▸ Request: Return the complete listing that follows, with each line reproduced exactly.

— Start of Collected data —

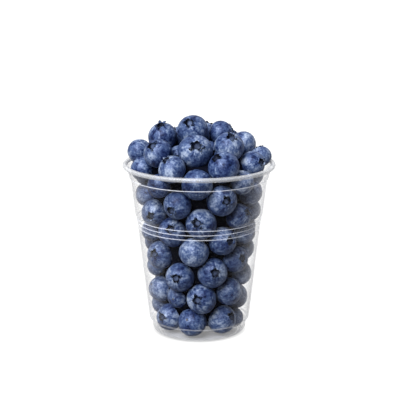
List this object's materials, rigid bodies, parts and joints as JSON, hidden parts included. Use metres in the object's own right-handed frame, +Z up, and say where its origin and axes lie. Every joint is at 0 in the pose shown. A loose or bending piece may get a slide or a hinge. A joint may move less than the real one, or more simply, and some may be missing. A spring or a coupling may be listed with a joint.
{
  "type": "cup of blueberries",
  "caption": "Clear thin plastic cup with a rolled rim, grooves round its middle and a narrow foot, filled and heaped over the rim with fresh blueberries.",
  "frame": {"origin": "middle of the ring the cup stands on", "axes": "+Z up the cup's axis, -Y towards the front"},
  "size_m": [0.08, 0.08, 0.1161],
  "materials": {
    "clear_plastic": "clear, smooth",
    "berry_skin": "dark blue skin under a pale waxy bloom"
  },
  "bodies": {
    "root": {"cup": "clear_plastic", "berries": "berry_skin"}
  },
  "joints": []
}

— End of Collected data —

▸ Final answer:
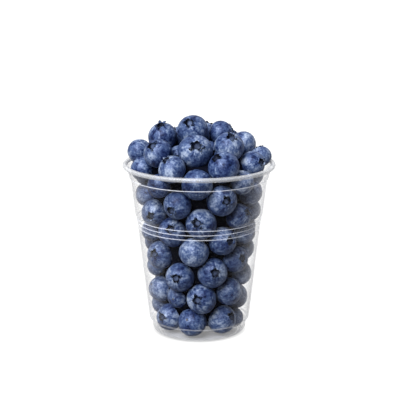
List this object's materials, rigid bodies, parts and joints as JSON, hidden parts included. Use metres in the object's own right-handed frame, +Z up, and say where its origin and axes lie. Every joint is at 0 in the pose shown. A loose or bending piece may get a slide or a hinge. A joint may move less than the real one, or more simply, and some may be missing. A spring or a coupling may be listed with a joint.
{
  "type": "cup of blueberries",
  "caption": "Clear thin plastic cup with a rolled rim, grooves round its middle and a narrow foot, filled and heaped over the rim with fresh blueberries.",
  "frame": {"origin": "middle of the ring the cup stands on", "axes": "+Z up the cup's axis, -Y towards the front"},
  "size_m": [0.08, 0.08, 0.1161],
  "materials": {
    "clear_plastic": "clear, smooth",
    "berry_skin": "dark blue skin under a pale waxy bloom"
  },
  "bodies": {
    "root": {"cup": "clear_plastic", "berries": "berry_skin"}
  },
  "joints": []
}